[Begin Given data]

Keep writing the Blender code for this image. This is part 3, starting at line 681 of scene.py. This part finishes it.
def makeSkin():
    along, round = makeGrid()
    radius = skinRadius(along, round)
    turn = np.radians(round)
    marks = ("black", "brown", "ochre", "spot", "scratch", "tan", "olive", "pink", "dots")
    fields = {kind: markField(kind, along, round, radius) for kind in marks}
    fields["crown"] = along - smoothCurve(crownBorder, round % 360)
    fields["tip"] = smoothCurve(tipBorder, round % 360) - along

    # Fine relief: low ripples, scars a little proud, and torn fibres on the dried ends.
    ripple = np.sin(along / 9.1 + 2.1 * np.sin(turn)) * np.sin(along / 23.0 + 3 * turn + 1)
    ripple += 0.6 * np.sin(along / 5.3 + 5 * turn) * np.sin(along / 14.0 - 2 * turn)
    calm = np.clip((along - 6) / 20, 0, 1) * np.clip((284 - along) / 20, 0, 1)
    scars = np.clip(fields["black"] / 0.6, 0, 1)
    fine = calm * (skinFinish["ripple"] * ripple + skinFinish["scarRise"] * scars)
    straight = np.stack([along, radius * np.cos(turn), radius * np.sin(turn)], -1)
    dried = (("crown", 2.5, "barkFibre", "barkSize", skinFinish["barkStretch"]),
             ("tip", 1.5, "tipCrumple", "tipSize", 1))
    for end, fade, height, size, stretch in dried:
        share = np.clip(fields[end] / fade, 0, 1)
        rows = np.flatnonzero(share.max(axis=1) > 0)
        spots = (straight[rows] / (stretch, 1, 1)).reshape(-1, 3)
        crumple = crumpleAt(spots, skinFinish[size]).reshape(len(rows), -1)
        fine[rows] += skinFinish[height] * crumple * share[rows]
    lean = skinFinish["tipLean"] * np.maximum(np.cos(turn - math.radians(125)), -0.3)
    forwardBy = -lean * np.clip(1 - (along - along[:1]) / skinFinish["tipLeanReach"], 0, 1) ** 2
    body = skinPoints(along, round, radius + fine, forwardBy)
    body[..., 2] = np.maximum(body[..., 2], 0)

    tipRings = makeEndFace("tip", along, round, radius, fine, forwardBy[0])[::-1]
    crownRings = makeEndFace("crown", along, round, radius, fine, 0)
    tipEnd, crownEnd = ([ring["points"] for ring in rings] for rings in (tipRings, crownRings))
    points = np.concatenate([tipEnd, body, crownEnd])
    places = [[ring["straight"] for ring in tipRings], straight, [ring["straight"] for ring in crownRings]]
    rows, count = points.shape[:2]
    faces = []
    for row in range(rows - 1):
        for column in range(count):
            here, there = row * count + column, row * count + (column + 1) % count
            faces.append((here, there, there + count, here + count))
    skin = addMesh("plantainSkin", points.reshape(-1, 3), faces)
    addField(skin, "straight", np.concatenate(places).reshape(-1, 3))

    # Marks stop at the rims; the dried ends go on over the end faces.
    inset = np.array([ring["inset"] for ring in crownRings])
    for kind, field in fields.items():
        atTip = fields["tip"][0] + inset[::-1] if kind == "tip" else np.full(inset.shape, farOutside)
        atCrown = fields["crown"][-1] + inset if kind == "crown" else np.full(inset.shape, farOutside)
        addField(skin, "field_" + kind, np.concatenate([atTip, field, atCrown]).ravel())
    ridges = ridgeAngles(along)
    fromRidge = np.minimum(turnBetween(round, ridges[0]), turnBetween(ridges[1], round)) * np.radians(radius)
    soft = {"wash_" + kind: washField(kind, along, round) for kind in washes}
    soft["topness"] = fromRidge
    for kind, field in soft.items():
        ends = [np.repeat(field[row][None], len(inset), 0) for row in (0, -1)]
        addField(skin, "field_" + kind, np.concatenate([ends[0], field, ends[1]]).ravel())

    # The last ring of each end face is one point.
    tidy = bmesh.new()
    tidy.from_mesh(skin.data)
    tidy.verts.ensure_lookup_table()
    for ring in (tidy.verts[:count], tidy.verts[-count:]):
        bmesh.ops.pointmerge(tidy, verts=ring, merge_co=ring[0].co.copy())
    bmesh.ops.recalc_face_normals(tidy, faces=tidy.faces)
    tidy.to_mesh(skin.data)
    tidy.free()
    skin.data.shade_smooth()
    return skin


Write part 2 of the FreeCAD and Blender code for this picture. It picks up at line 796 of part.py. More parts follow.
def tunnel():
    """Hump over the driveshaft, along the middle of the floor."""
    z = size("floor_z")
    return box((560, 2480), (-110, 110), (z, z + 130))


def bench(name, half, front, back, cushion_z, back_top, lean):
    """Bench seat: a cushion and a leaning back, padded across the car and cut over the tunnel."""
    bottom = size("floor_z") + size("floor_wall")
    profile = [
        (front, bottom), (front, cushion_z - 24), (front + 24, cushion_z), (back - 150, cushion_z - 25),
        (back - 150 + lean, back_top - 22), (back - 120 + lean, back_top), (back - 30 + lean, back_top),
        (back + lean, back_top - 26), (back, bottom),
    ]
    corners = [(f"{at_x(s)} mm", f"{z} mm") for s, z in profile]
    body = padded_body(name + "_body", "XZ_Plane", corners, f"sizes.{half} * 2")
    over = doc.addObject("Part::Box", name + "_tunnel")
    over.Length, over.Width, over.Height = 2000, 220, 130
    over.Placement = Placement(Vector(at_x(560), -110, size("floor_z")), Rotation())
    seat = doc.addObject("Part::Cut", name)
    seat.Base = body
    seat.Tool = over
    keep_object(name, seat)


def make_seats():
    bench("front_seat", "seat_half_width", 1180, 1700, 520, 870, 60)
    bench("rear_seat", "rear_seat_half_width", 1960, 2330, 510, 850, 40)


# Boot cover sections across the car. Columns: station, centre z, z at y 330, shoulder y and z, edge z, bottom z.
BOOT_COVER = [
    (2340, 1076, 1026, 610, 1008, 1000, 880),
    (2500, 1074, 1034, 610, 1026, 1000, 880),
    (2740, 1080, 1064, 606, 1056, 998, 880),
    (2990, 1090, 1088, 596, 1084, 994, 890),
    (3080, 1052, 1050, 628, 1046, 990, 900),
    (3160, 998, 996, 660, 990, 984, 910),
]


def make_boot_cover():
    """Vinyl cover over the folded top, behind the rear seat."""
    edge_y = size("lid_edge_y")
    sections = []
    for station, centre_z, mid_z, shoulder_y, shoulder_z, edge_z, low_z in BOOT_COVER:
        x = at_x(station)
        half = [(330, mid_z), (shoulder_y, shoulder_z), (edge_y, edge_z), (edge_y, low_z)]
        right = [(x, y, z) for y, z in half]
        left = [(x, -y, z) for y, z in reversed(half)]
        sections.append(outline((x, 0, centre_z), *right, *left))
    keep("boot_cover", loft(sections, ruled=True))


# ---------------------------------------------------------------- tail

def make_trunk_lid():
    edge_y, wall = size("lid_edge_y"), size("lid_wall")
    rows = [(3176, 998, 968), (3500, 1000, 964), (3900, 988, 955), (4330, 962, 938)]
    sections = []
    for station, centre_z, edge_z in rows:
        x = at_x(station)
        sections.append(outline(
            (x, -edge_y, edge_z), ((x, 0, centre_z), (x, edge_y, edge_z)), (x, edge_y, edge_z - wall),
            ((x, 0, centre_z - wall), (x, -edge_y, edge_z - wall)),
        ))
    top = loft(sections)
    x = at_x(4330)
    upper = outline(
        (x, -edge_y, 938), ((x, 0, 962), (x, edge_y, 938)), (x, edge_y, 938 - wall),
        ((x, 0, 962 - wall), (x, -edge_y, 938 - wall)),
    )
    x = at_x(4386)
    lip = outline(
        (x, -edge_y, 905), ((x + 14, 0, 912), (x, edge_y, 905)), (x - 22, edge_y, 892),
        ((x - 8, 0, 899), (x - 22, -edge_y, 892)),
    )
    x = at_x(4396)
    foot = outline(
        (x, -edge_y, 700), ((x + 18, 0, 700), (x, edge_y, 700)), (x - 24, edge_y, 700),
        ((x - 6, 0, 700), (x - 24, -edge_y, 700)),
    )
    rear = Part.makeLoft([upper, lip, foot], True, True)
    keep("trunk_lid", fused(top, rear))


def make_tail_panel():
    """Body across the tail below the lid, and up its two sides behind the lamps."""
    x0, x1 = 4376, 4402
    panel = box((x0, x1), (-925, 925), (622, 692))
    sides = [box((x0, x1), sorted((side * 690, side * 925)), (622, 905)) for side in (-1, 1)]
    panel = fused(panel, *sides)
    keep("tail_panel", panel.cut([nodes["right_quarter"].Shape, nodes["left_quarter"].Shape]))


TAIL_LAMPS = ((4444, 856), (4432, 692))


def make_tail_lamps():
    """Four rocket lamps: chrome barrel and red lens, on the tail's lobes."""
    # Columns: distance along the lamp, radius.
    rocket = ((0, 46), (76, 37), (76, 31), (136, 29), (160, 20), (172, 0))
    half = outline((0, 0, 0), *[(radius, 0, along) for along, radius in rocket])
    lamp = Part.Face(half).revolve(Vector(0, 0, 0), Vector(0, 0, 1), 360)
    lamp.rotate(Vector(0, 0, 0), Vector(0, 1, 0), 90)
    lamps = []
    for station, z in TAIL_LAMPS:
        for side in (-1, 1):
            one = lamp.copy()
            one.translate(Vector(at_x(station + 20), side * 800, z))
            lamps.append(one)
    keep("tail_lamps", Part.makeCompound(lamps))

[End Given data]
[Begin Given data]

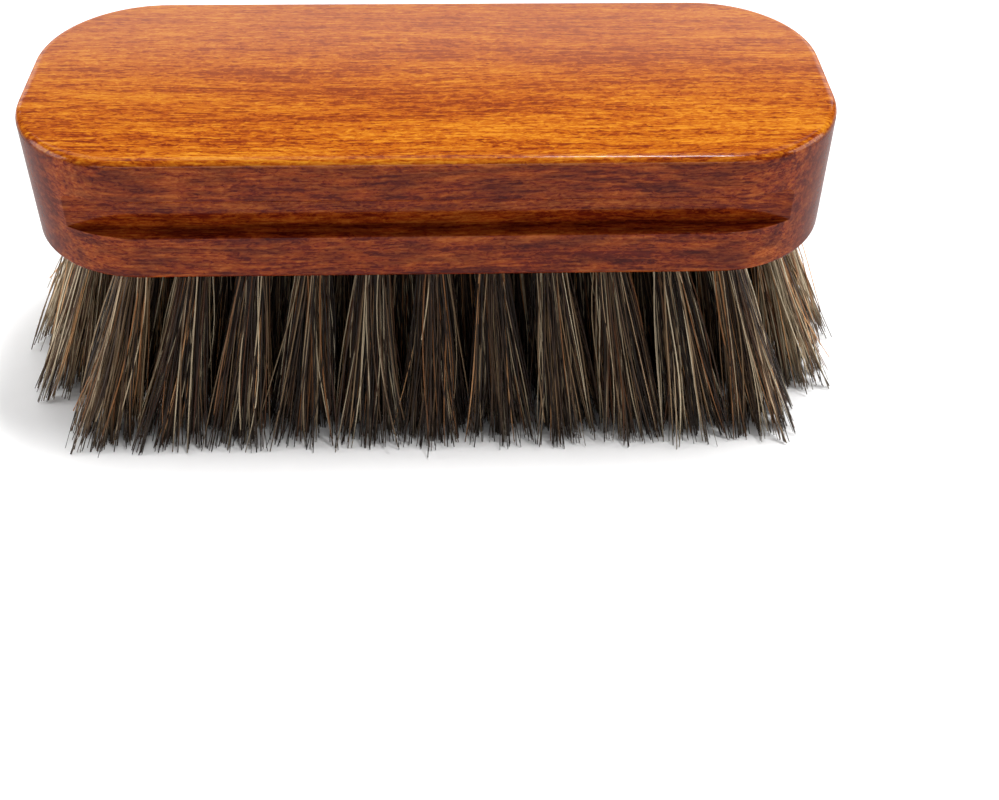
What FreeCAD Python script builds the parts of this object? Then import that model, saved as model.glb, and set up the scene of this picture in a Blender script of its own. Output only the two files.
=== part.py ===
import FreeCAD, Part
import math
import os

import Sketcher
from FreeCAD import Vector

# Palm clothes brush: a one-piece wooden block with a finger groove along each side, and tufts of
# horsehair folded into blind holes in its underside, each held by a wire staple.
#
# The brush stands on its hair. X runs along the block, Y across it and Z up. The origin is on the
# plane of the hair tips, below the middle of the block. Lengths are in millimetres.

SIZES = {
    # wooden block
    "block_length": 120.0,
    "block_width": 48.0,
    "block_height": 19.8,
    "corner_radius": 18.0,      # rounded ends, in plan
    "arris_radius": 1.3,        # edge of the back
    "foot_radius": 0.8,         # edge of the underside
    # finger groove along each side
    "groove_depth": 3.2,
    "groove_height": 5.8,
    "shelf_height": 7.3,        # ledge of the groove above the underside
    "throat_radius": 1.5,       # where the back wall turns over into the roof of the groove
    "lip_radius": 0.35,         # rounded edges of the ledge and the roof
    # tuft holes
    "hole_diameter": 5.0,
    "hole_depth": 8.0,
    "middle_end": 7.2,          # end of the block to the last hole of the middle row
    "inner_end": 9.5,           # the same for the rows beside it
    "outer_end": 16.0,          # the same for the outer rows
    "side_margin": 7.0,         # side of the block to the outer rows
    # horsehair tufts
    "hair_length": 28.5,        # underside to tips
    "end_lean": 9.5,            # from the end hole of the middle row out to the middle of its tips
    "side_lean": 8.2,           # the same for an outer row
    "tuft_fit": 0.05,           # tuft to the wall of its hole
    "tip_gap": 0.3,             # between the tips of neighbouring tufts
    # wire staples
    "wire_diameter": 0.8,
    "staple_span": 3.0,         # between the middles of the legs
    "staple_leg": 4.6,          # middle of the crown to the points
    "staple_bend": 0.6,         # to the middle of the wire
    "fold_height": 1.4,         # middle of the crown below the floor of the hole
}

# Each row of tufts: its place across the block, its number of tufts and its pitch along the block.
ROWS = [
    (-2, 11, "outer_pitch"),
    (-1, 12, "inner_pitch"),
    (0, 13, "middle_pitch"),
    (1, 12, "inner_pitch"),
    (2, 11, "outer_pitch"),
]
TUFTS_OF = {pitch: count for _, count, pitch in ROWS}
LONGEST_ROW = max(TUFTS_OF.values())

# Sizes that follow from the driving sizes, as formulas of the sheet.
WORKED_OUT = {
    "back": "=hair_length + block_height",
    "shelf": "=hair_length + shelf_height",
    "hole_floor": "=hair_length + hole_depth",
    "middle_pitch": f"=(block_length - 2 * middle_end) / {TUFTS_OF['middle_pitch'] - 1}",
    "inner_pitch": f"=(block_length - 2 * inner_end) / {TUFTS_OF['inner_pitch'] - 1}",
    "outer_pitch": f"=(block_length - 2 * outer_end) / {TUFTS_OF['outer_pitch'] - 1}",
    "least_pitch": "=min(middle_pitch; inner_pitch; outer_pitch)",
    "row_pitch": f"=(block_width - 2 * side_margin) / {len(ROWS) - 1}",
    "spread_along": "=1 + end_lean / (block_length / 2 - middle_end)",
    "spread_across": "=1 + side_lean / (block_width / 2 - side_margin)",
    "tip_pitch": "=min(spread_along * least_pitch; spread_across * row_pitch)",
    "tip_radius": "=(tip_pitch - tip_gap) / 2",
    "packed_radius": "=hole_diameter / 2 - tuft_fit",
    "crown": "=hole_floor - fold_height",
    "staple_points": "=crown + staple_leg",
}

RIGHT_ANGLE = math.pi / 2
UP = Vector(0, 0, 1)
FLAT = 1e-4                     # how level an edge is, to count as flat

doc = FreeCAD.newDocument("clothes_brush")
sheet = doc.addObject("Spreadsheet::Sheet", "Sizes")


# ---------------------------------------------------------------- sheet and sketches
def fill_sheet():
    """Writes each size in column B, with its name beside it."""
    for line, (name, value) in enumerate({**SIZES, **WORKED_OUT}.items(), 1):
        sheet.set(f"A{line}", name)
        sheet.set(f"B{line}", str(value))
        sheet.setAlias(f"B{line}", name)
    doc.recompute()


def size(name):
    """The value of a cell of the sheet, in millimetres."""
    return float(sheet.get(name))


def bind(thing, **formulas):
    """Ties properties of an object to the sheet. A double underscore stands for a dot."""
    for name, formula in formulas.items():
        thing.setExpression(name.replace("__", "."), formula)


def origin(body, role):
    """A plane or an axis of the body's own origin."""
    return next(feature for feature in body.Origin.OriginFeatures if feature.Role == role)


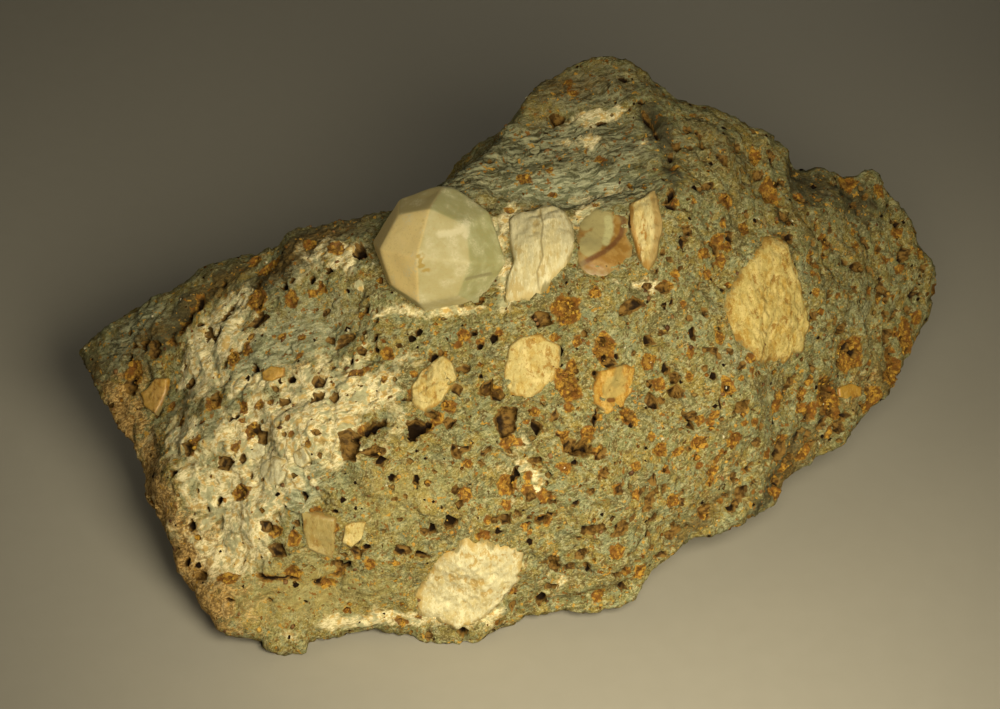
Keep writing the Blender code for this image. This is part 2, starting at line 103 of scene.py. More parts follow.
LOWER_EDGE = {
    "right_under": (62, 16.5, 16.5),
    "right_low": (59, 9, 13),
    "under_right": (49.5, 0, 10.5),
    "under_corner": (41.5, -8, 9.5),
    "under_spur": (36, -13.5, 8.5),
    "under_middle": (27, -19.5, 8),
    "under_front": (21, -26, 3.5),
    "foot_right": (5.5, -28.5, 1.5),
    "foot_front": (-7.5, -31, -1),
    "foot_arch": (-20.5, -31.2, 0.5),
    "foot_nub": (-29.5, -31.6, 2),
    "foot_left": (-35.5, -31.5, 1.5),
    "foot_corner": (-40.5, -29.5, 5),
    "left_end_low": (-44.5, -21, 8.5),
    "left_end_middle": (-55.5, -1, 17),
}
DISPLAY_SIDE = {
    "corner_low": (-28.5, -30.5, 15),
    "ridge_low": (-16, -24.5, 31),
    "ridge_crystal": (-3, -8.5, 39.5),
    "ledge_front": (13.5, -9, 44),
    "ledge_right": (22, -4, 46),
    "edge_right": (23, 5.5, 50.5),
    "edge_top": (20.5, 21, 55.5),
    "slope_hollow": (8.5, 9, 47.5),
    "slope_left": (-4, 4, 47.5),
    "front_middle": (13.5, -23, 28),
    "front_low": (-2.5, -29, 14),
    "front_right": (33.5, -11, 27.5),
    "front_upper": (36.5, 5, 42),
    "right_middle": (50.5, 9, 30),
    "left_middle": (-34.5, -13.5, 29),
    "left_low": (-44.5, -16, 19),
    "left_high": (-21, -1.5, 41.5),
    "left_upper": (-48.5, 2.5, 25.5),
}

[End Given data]

## What the task requires
Looking at the data above, return every line from the one with "What FreeCAD Python" down to the one with "from FreeCAD import Vector", exactly and inclusively.

## Answer below
What FreeCAD Python script builds the parts of this object? Then import that model, saved as model.glb, and set up the scene of this picture in a Blender script of its own. Output only the two files.
=== part.py ===
import FreeCAD, Part
import math
import os

import Sketcher
from FreeCAD import Vector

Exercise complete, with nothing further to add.